### Task objective
Restate the records below word for word.

### Data for the task

((

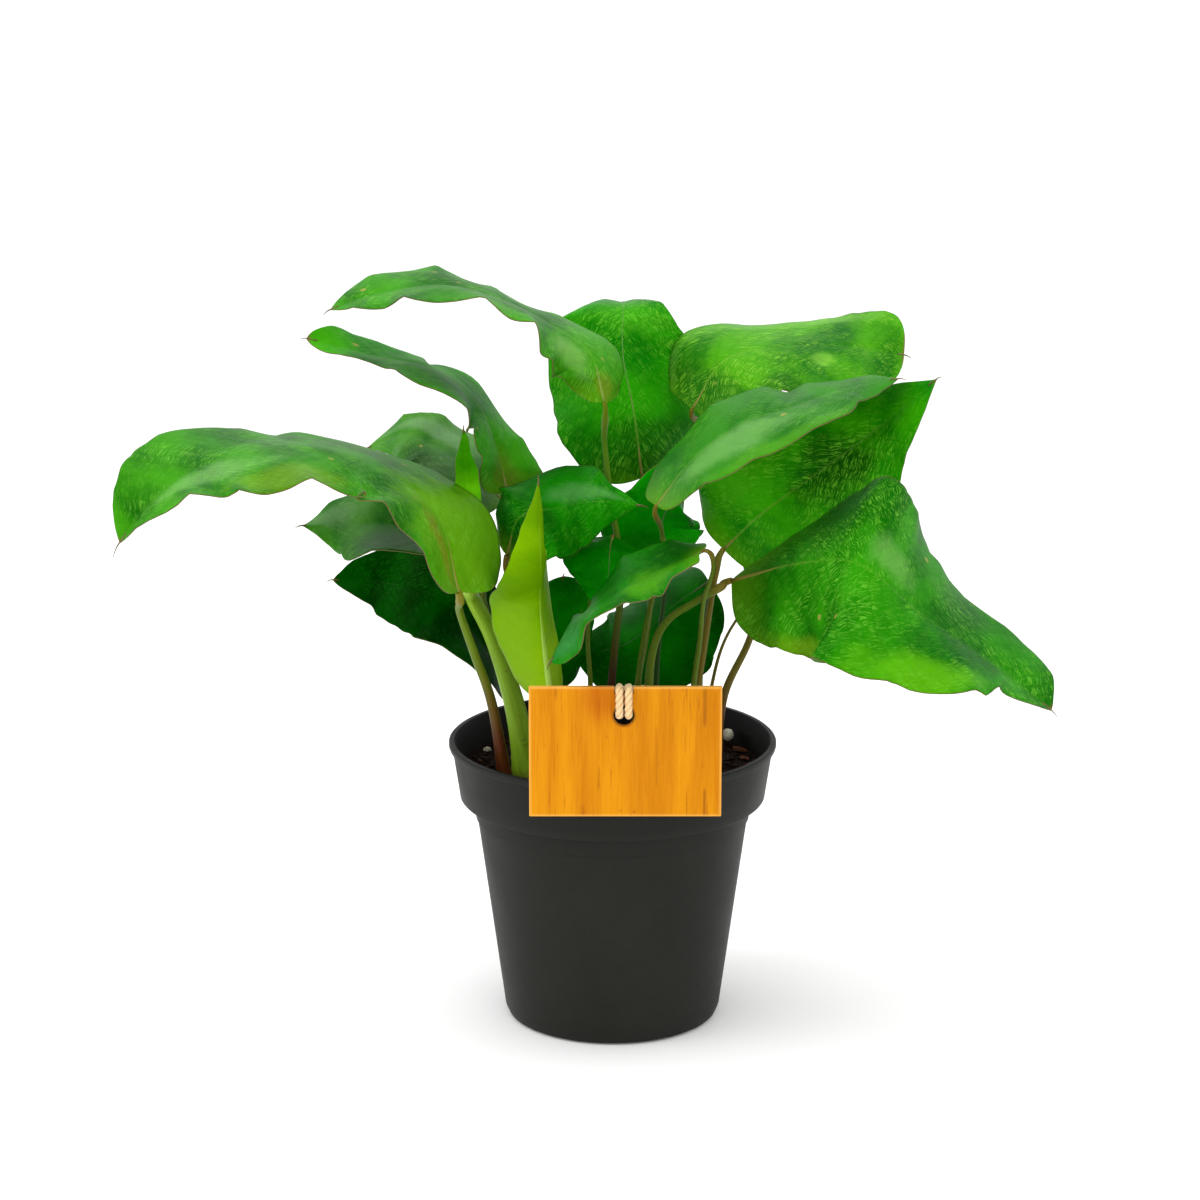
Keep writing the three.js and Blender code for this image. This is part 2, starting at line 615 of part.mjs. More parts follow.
const container = new THREE.Group();
container.name = 'pot_and_soil';
container.add(named('pot', pot(), material(COLOURS.pot, 0.75)));
container.add(named('soil', soil(), material(COLOURS.soil, 0.95)));
const bead = named('feed_bead', new THREE.SphereGeometry(BEAD_RADIUS, 12, 8), material(COLOURS.bead, 0.6));
bead.position.set(BEAD_PLACE[0], BEAD_PLACE[1], SOIL_LEVEL + SEAT_GAP + BEAD_RADIUS);
container.add(bead);
plant.add(container);

const label = new THREE.Group();
label.name = 'tag_and_loop';
label.add(named('care_tag', tag(), material(COLOURS.tag, 0.6)));
label.add(named('tag_loop', loop(), material(COLOURS.cord, 0.9)));
plant.add(label);

for (const leaf of LEAVES) {
  const growth = new THREE.Group();
  growth.name = `growth_${leaf.name}`;
  growth.add(named(`leaf_${leaf.name}`, blade(leaf), material(leafColour(leaf.name), 0.45)));
  growth.add(named(`stem_${leaf.name}`, stem(leaf), material(COLOURS.stem, 0.6)));
  plant.add(growth);
}

export default plant;
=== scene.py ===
"""Potted mosaic prayer plant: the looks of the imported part, in the part's own frame.

The pot, soil, feed bead, care tag with its cord loop and twenty leaves on their stalks are built
here in metres, each standing for the CAD node of the same place. Sizes in the classes are in
millimetres and MM turns them into metres.
"""

import logging
import math
import random
from collections.abc import Callable, Sequence
from dataclasses import dataclass
from enum import Enum

import bmesh
import bpy
import numpy as np
from mathutils import Matrix, Vector, noise


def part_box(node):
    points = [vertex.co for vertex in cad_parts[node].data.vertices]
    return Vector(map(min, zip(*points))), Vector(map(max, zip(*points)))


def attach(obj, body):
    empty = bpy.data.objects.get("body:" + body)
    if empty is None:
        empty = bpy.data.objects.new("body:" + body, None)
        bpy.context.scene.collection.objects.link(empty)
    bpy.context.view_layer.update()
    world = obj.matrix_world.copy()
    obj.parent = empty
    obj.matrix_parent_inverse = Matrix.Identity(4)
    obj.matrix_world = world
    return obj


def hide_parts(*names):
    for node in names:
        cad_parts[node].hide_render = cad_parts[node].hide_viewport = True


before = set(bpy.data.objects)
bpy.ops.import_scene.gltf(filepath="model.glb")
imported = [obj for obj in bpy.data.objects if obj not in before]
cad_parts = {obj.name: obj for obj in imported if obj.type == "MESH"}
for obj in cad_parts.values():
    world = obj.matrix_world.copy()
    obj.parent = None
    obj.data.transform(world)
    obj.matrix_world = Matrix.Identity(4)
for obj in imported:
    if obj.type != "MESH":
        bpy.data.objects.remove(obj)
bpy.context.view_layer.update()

LOG = logging.getLogger("potted_plant")
MM = 0.001
BODY = "root"
MERGE = 1e-6
# How the side veins run: along the blade, back across it, and their curve.
VEIN_RUN, VEIN_LEAN, VEIN_BEND = 0.82, 0.5, 0.006

Point = tuple[float, float, float]
Pair = tuple[float, float]
Paint = tuple[int, int, int]
Rows = np.ndarray
Mesh = bmesh.types.BMesh
Piece = bpy.types.Object
Material = bpy.types.Material
Tree = bpy.types.NodeTree
Socket = bpy.types.NodeSocket
Value = Socket | float | tuple
# Gives the radius in metres from the angle round a tube and the share of its length.
Radius = Callable[[Rows, Rows], Rows]


# Small tools for numbers and meshes


def paint(red: int, green: int, blue: int) -> tuple[float, float, float, float]:
    """Linear colour of a screen colour given in steps of 0 to 255."""
    return (*(((c / 255 + 0.055) / 1.055) ** 2.4 if c > 10 else c / 3294.6 for c in (red, green, blue)), 1.0)


def spline(points: Sequence, share: Rows) -> Rows:
    """Points of a uniform Catmull-Rom curve.

    Args:
        points: Its control points or numbers, first and last included.
        share: Where to read it, from 0 at the first point to 1 at the last.

    Returns:
        One row of values for each share.
    """
    knots = np.array(points, float).reshape(len(points), -1)
    knots = np.vstack([2 * knots[0] - knots[1], knots, 2 * knots[-1] - knots[-2]])
    at = share * (len(points) - 1)
    first = np.minimum(np.floor(at).astype(int), len(points) - 2)
    u = (at - first)[:, None]
    a, b, c, d = (knots[first + i] for i in range(4))
    return 0.5 * (2 * b + (c - a) * u + (2 * a - 5 * b + 4 * c - d) * u**2 + (3 * b - a - 3 * c + d) * u**3)


def unit(rows: Rows) -> Rows:
    """Each row at a length of one."""
    return rows / np.maximum(np.linalg.norm(rows, axis=1), 1e-12)[:, None]


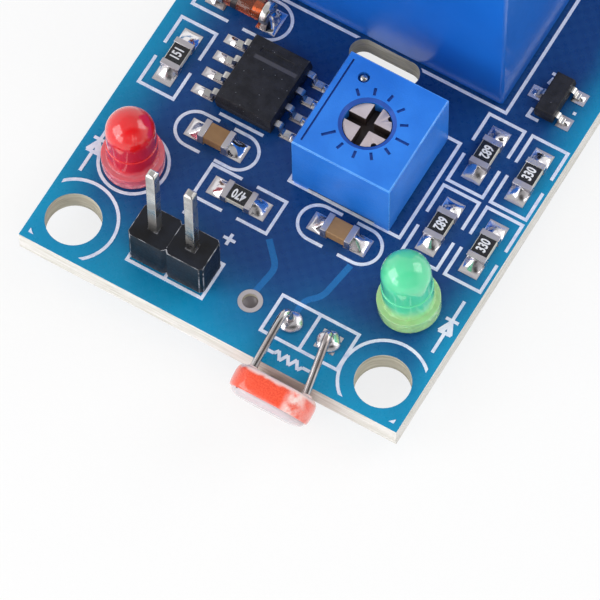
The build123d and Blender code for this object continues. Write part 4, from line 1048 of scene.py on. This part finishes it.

))

### Answer in full
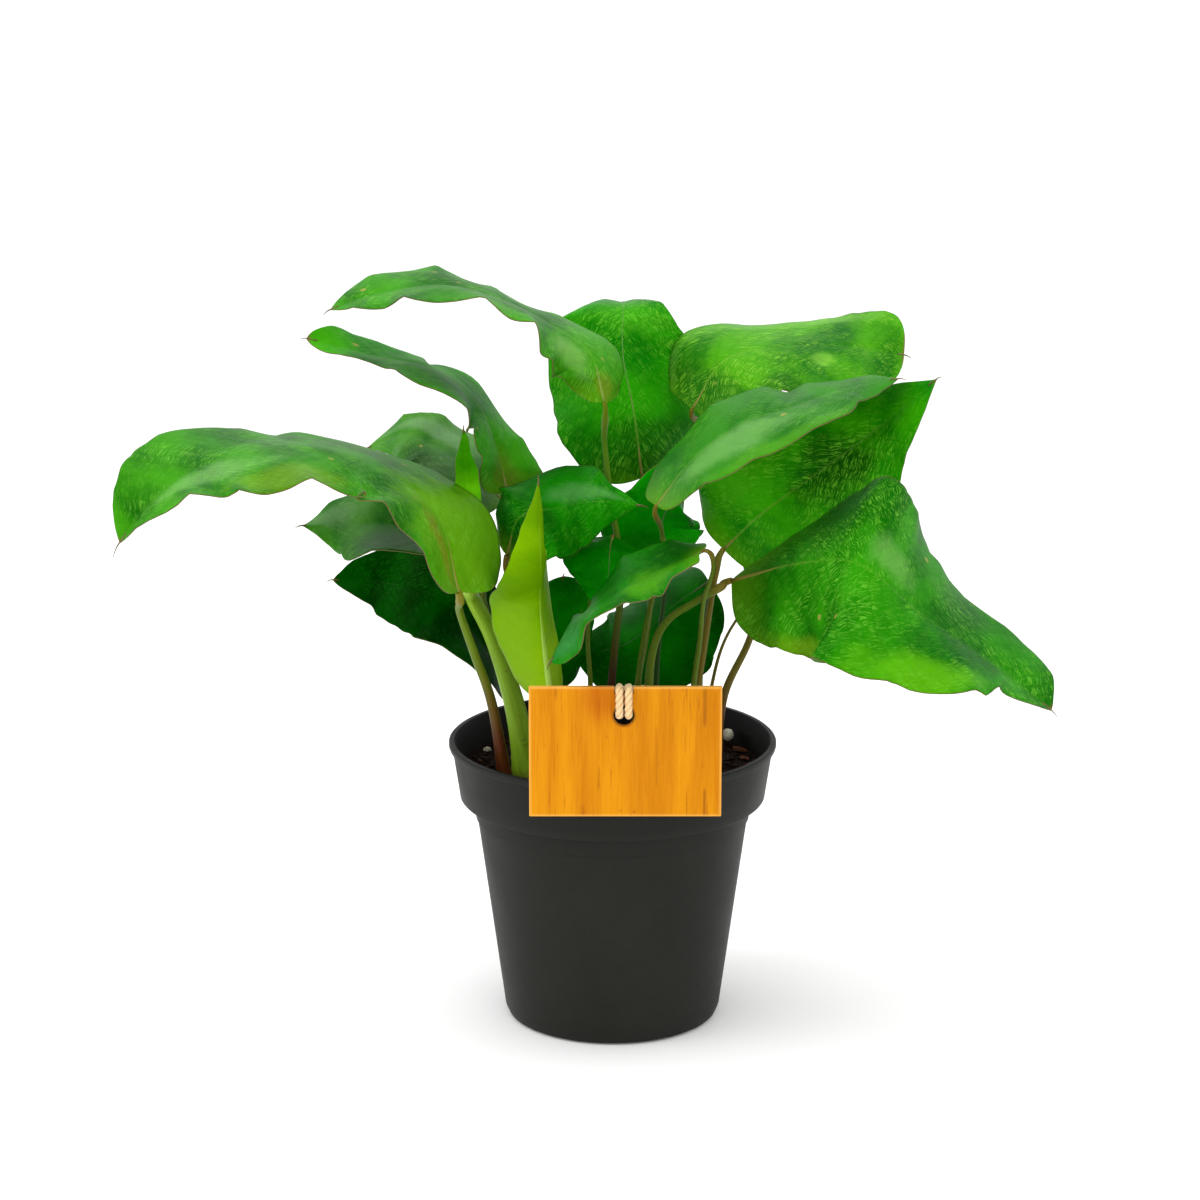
Keep writing the three.js and Blender code for this image. This is part 2, starting at line 615 of part.mjs. More parts follow.
const container = new THREE.Group();
container.name = 'pot_and_soil';
container.add(named('pot', pot(), material(COLOURS.pot, 0.75)));
container.add(named('soil', soil(), material(COLOURS.soil, 0.95)));
const bead = named('feed_bead', new THREE.SphereGeometry(BEAD_RADIUS, 12, 8), material(COLOURS.bead, 0.6));
bead.position.set(BEAD_PLACE[0], BEAD_PLACE[1], SOIL_LEVEL + SEAT_GAP + BEAD_RADIUS);
container.add(bead);
plant.add(container);

const label = new THREE.Group();
label.name = 'tag_and_loop';
label.add(named('care_tag', tag(), material(COLOURS.tag, 0.6)));
label.add(named('tag_loop', loop(), material(COLOURS.cord, 0.9)));
plant.add(label);

for (const leaf of LEAVES) {
  const growth = new THREE.Group();
  growth.name = `growth_${leaf.name}`;
  growth.add(named(`leaf_${leaf.name}`, blade(leaf), material(leafColour(leaf.name), 0.45)));
  growth.add(named(`stem_${leaf.name}`, stem(leaf), material(COLOURS.stem, 0.6)));
  plant.add(growth);
}

export default plant;
=== scene.py ===
"""Potted mosaic prayer plant: the looks of the imported part, in the part's own frame.

The pot, soil, feed bead, care tag with its cord loop and twenty leaves on their stalks are built
here in metres, each standing for the CAD node of the same place. Sizes in the classes are in
millimetres and MM turns them into metres.
"""

import logging
import math
import random
from collections.abc import Callable, Sequence
from dataclasses import dataclass
from enum import Enum

import bmesh
import bpy
import numpy as np
from mathutils import Matrix, Vector, noise


def part_box(node):
    points = [vertex.co for vertex in cad_parts[node].data.vertices]
    return Vector(map(min, zip(*points))), Vector(map(max, zip(*points)))


def attach(obj, body):
    empty = bpy.data.objects.get("body:" + body)
    if empty is None:
        empty = bpy.data.objects.new("body:" + body, None)
        bpy.context.scene.collection.objects.link(empty)
    bpy.context.view_layer.update()
    world = obj.matrix_world.copy()
    obj.parent = empty
    obj.matrix_parent_inverse = Matrix.Identity(4)
    obj.matrix_world = world
    return obj


def hide_parts(*names):
    for node in names:
        cad_parts[node].hide_render = cad_parts[node].hide_viewport = True


before = set(bpy.data.objects)
bpy.ops.import_scene.gltf(filepath="model.glb")
imported = [obj for obj in bpy.data.objects if obj not in before]
cad_parts = {obj.name: obj for obj in imported if obj.type == "MESH"}
for obj in cad_parts.values():
    world = obj.matrix_world.copy()
    obj.parent = None
    obj.data.transform(world)
    obj.matrix_world = Matrix.Identity(4)
for obj in imported:
    if obj.type != "MESH":
        bpy.data.objects.remove(obj)
bpy.context.view_layer.update()

LOG = logging.getLogger("potted_plant")
MM = 0.001
BODY = "root"
MERGE = 1e-6
# How the side veins run: along the blade, back across it, and their curve.
VEIN_RUN, VEIN_LEAN, VEIN_BEND = 0.82, 0.5, 0.006

Point = tuple[float, float, float]
Pair = tuple[float, float]
Paint = tuple[int, int, int]
Rows = np.ndarray
Mesh = bmesh.types.BMesh
Piece = bpy.types.Object
Material = bpy.types.Material
Tree = bpy.types.NodeTree
Socket = bpy.types.NodeSocket
Value = Socket | float | tuple
# Gives the radius in metres from the angle round a tube and the share of its length.
Radius = Callable[[Rows, Rows], Rows]


# Small tools for numbers and meshes


def paint(red: int, green: int, blue: int) -> tuple[float, float, float, float]:
    """Linear colour of a screen colour given in steps of 0 to 255."""
    return (*(((c / 255 + 0.055) / 1.055) ** 2.4 if c > 10 else c / 3294.6 for c in (red, green, blue)), 1.0)


def spline(points: Sequence, share: Rows) -> Rows:
    """Points of a uniform Catmull-Rom curve.

    Args:
        points: Its control points or numbers, first and last included.
        share: Where to read it, from 0 at the first point to 1 at the last.

    Returns:
        One row of values for each share.
    """
    knots = np.array(points, float).reshape(len(points), -1)
    knots = np.vstack([2 * knots[0] - knots[1], knots, 2 * knots[-1] - knots[-2]])
    at = share * (len(points) - 1)
    first = np.minimum(np.floor(at).astype(int), len(points) - 2)
    u = (at - first)[:, None]
    a, b, c, d = (knots[first + i] for i in range(4))
    return 0.5 * (2 * b + (c - a) * u + (2 * a - 5 * b + 4 * c - d) * u**2 + (3 * b - a - 3 * c + d) * u**3)


def unit(rows: Rows) -> Rows:
    """Each row at a length of one."""
    return rows / np.maximum(np.linalg.norm(rows, axis=1), 1e-12)[:, None]


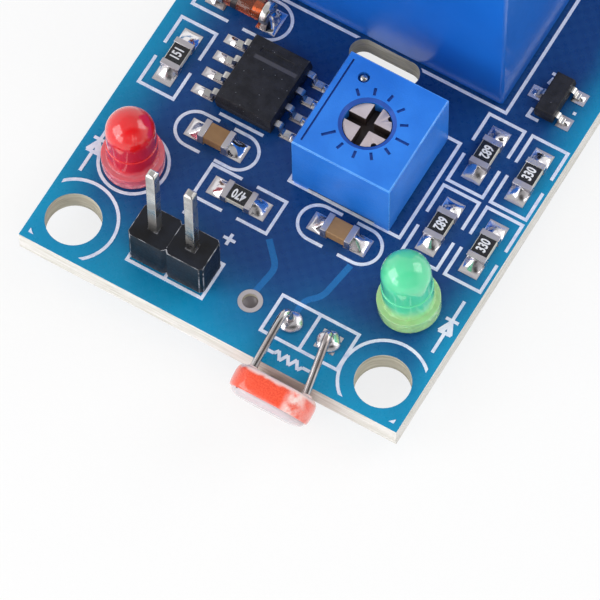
The build123d and Blender code for this object continues. Write part 4, from line 1048 of scene.py on. This part finishes it.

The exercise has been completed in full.